Sources indicate the machine was ordered in 2018 but the firm that won the tender, Tropical Technology Limited, is yet to deliver.

 According to sources in the prisons department, the company declined to deliver the machine despite having imported it after the prisons department declined to issue  a local purchase order.

“Production and roll-out of new-generation number plates was rescheduled to commence on July 1, 2018, but could not be executed until the process of procuring the laser marking machine – which is for validating  licence plates – had been concluded. “In July 2019, the department of correctional services declined to accept a consignment of number plate blanks from Tropical Technology in fulfillment of their order, even though it had accepted the previous two consignments from the company,” said a source.

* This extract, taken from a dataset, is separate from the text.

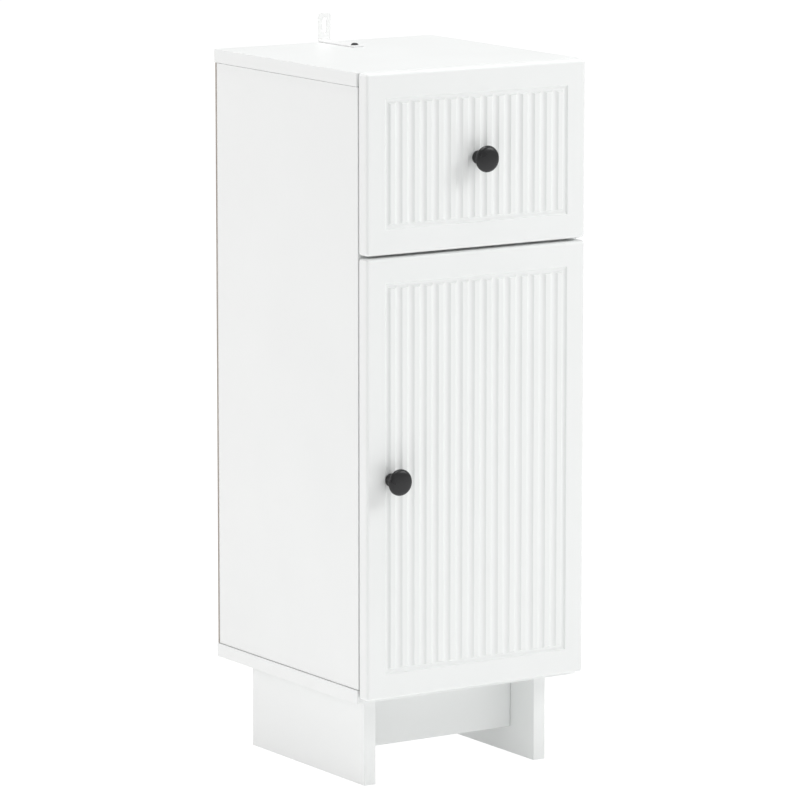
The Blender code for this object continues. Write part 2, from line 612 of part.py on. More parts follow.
def make_slides(steel, nylon, drawer):
    """Roller slides: a channel on each side panel and an angle under each drawer side."""
    roller_x = (SIDE_IN + BOX_HALF_WIDTH) / 2 + 0.55 * MM
    start = CASE_Y + RAIL_START
    end = start + RAIL_LENGTH
    for side, sign in SIDES.items():
        def span(one, two):
            return sorted((sign * one, sign * two))

        web = SIDE_IN - GAP
        low, high = span(web - SHEET, web)
        shape = bmesh.new()
        add_box(shape, (low, start, RAIL_BASE), (high, end, RAIL_BASE + RAIL_HEIGHT))
        rail = solid(f"case_rail_{side}", shape, steel, (sign * web, start, RAIL_BASE))
        for base, inner in ((RAIL_BASE, web - 9.2 * MM), (RAIL_BASE + RAIL_HEIGHT - SHEET, web - 6.5 * MM)):
            flange = bmesh.new()
            low, high = span(inner, web - SHEET / 2)
            add_box(flange, (low, start + 0.01 * MM, base), (high, end - 0.01 * MM, base + SHEET))
            combine(rail, flange, "UNION")
        y = CASE_Y + CASE_ROLLER_Y
        # The front end of the ledge is cut away so that the roller can hang in the channel.
        notch = bmesh.new()
        low, high = span(web - 12 * MM, web - SHEET)
        add_box(notch, (low, start - MM, RAIL_BASE - MM), (high, y + ROLLER_RADIUS + MM, RAIL_BASE + 3 * MM))
        combine(rail, notch)
        axle = bore_shape([((sign * (web - SHEET / 2), y, CASE_ROLLER_Z),
                            (sign * (roller_x - ROLLER_WIDTH / 2), y, CASE_ROLLER_Z), AXLE_RADIUS)], 12)
        combine(rail, axle, "UNION")
        make_roller(f"case_roller_{side}", sign * roller_x, y, CASE_ROLLER_Z, nylon)

        leaf = BOX_HALF_WIDTH + GAP
        flange_top = CASE_ROLLER_Z + ROLLER_RADIUS + GAP + SHEET
        rail_low = BOX_BASE - GAP - SHEET
        low, high = span(leaf, leaf + SHEET)
        shape = bmesh.new()
        add_box(shape, (low, start, rail_low), (high, end, flange_top))
        rail = solid(f"drawer_rail_{side}", shape, steel, (sign * leaf, start, rail_low), drawer)
        roller_y = CASE_Y + DRAWER_ROLLER_Y
        flange = bmesh.new()
        low, high = span(leaf + SHEET / 2, web - SHEET - MM)
        add_box(flange, (low, start + 0.01 * MM, flange_top - SHEET),
                (high, roller_y - ROLLER_RADIUS - 1.5 * MM, flange_top))
        combine(rail, flange, "UNION")
        foot = bmesh.new()
        low, high = span(leaf - 11 * MM, leaf + SHEET / 2)
        add_box(foot, (low, start + 0.01 * MM, rail_low), (high, end - 0.01 * MM, rail_low + SHEET))
        combine(rail, foot, "UNION")
        axle = bore_shape([((sign * (leaf + SHEET / 2), roller_y, DRAWER_ROLLER_Z),
                            (sign * (roller_x + ROLLER_WIDTH / 2), roller_y, DRAWER_ROLLER_Z),
                            AXLE_RADIUS)], 12)
        combine(rail, axle, "UNION")
        make_roller(f"drawer_roller_{side}", sign * roller_x, roller_y, DRAWER_ROLLER_Z, nylon, drawer)


clear_scene()
white_coat = finish("white_coat", (0.86, 0.87, 0.87), 0.35)
hardboard = finish("hardboard", (0.43, 0.39, 0.36), 0.7)
zinc = finish("zinc_plate", (0.72, 0.73, 0.74), 0.35, 1.0)
white_paint = finish("white_paint", (0.9, 0.9, 0.9), 0.4)
black_coat = finish("black_coat", (0.04, 0.04, 0.042), 0.38)
nylon = finish("white_nylon", (0.85, 0.85, 0.83), 0.45)
rubber = finish("clear_rubber", (0.8, 0.8, 0.8), 0.5)

make_case(white_coat, hardboard, zinc)
make_cams(zinc)
make_plinth(white_coat, zinc)
make_wall_strap(white_paint, black_coat)
make_door(white_coat, black_coat, zinc, rubber)
drawer_group = make_drawer(white_coat, black_coat, zinc, rubber)
make_slides(zinc, nylon, drawer_group)
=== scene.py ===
import json
import math

import bmesh
import bpy
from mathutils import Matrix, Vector


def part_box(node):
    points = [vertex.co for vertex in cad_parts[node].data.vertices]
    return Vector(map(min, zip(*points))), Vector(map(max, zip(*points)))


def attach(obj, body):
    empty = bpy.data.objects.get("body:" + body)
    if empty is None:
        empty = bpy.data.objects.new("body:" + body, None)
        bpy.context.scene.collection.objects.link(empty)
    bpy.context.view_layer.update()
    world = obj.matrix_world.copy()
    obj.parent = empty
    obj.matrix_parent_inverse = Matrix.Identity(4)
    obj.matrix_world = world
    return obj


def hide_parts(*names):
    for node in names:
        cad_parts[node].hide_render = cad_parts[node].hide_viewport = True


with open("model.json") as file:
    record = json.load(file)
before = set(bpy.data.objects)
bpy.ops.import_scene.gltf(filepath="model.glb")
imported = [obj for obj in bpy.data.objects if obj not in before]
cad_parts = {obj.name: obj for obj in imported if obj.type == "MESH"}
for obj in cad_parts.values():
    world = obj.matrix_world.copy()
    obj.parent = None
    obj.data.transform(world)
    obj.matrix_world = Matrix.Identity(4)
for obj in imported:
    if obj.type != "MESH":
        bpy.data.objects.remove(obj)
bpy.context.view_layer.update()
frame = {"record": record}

# ---------------------------------------------------------------- leg boards
# Two upright boards carry the cabinet. Each is 15 mm particle board in white melamine whose narrow
# sides are closed with glued plastic band; cam locks pull it up against the bottom board.
MM = 0.001
PLAY = 0.3 * MM                    # play round every fitting
BROAD_FACE = 0.95                  # least share of a broad face's normal that is along the thickness
BODY_OF = {node: body for body, nodes in frame["record"]["behaviour"]["bodies"].items()
           for node in nodes}


def settle(name):
    """Puts a new primitive's place into its mesh and names it."""
    bpy.ops.object.transform_apply(location=True, rotation=True, scale=True)
    piece = bpy.context.object
    piece.name = name
    return piece


def add_block(name, low, high):
    """A square blank between two corners."""
    low, high = Vector(map(min, low, high)), Vector(map(max, low, high))
    bpy.ops.object.select_all(action="DESELECT")
    bpy.ops.mesh.primitive_cube_add(size=1, location=(low + high) / 2, scale=high - low)
    return settle(name)


def add_bar(name, start, end, radius, sides=32):
    """A round bar between two points."""
    start, end = Vector(start), Vector(end)
    run = end - start
    bpy.ops.object.select_all(action="DESELECT")
    bpy.ops.mesh.primitive_cylinder_add(vertices=sides, radius=radius, depth=run.length,
                                        location=(start + end) / 2,
                                        rotation=run.to_track_quat("Z", "Y").to_euler())
    return settle(name)


def take(piece):
    """Makes a piece the only one that is selected."""
    bpy.ops.object.select_all(action="DESELECT")
    piece.select_set(True)
    bpy.context.view_layer.objects.active = piece


def open_mesh(piece, mode="FACE"):
    """Opens a piece in edit mode with nothing picked."""
    take(piece)
    bpy.ops.object.mode_set(mode="EDIT")
    bpy.ops.mesh.select_mode(type=mode)
    bpy.ops.mesh.select_all(action="DESELECT")


def close_mesh():
    """Goes back to object mode."""
    bpy.ops.object.mode_set(mode="OBJECT")


def pick(piece, kind, wanted):
    """Picks the open piece's faces, edges or verts that a test wants."""
    shape = bmesh.from_edit_mesh(piece.data)
    for item in getattr(shape, kind):
        if wanted(item):
            item.select_set(True)
    shape.select_flush_mode()
    bmesh.update_edit_mesh(piece.data)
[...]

Last year, the government sent a delegation to Germany with the aim of buying a new machine but, according to sources, they were advised that the machine they were looking for produces 30 million plates a year and would require several countries to come together.

NTSA was hived off the Kenya Revenue Authority in 2012. According to sources, the move  delinked the entire vehicle  importation, declaration, inspection and registration process with disastrous consequences to the security of the country.

“Now importers and motor vehicle dealers do not fear or bother about KRA in their schemes to import and declare motor vehicles as transit goods meant for South Sudan, Rwanda or Congo.

“Once they get to Busia or Malaba border, the cars are hidden, the paperwork is perfected, transit bonds cancelled and customs entry into Kenya is retired and archived.

“The crooks create a fictitious entry in the system and take them to NTSA.

“The fellows in ICT at NTSA deploy a malware or manipulate the registration system to allow the insertion of special characters such as dots, commas and apostrophes during the input of the chassis number.

“The TIMS can’t detect that the chassis number is for a motor vehicle that was meant for transit to a second country,” said the source.

The most lucrative cars are those with high-engine capacity such as Range Rover, Toyota Prado, Audi, BMW, Porche and Jaguar.

They are illegally diverted to the local market and registered without paying tax.

Insiders said separating the vehicle importation process from registration was a big mistake.

NTSA should have been left to manage the licensing, registration and transfer of vehicles from one owner to another.

“The delay in implementing the new number plate registration process is deliberate. KRA is forced to release cars from Mombasa port before they have number plates, which gives crooks at the NTSA leeway to tamper with the declaration and registration process,” said another source.

Efforts to get a comment from NTSA Director-General George Njao were fruitless as our calls and text messages went unanswered.

Last week, the National Police Service disclosed that it was trying to impound  about 450 vehicles registered illegally to evade paying tax.

Unscrupulous businessmen colluded with rogue employees to infiltrate the NTSA website and fraudulently register vehicles.

 NTSA admitted that its database had been infiltrated and that some vehicles got into the system without following the laid-down procedures.

NTSA, in a statement, listed  37 names of individuals and companies whose data was used to  register vehicles fraudulently.

The scandal raises questions on the safety of motorists’ data in the TIMS register.

Just last year, the then Interior CS Fred Matiang’i called for investigations after it emerged that some NTSA employees had colluded with KRA officials and  car dealers to clone car number plates.

One of the cars with duplicated plates was used during the Dusit D2 attack.

The NTSA circular listed 42 vehicles  issued with new number plates when they were destined for other countries including South Sudan, Uganda, Malawi, Uganda, Burundi, the DRC and Tanzania.

Last year, police impounded hundreds of vehicles after it emerged that their number plates had been cloned or they were fraudulently registered.

Some 19 NTSA employees were arrested in connection to the plate-cloning ring but they were later released.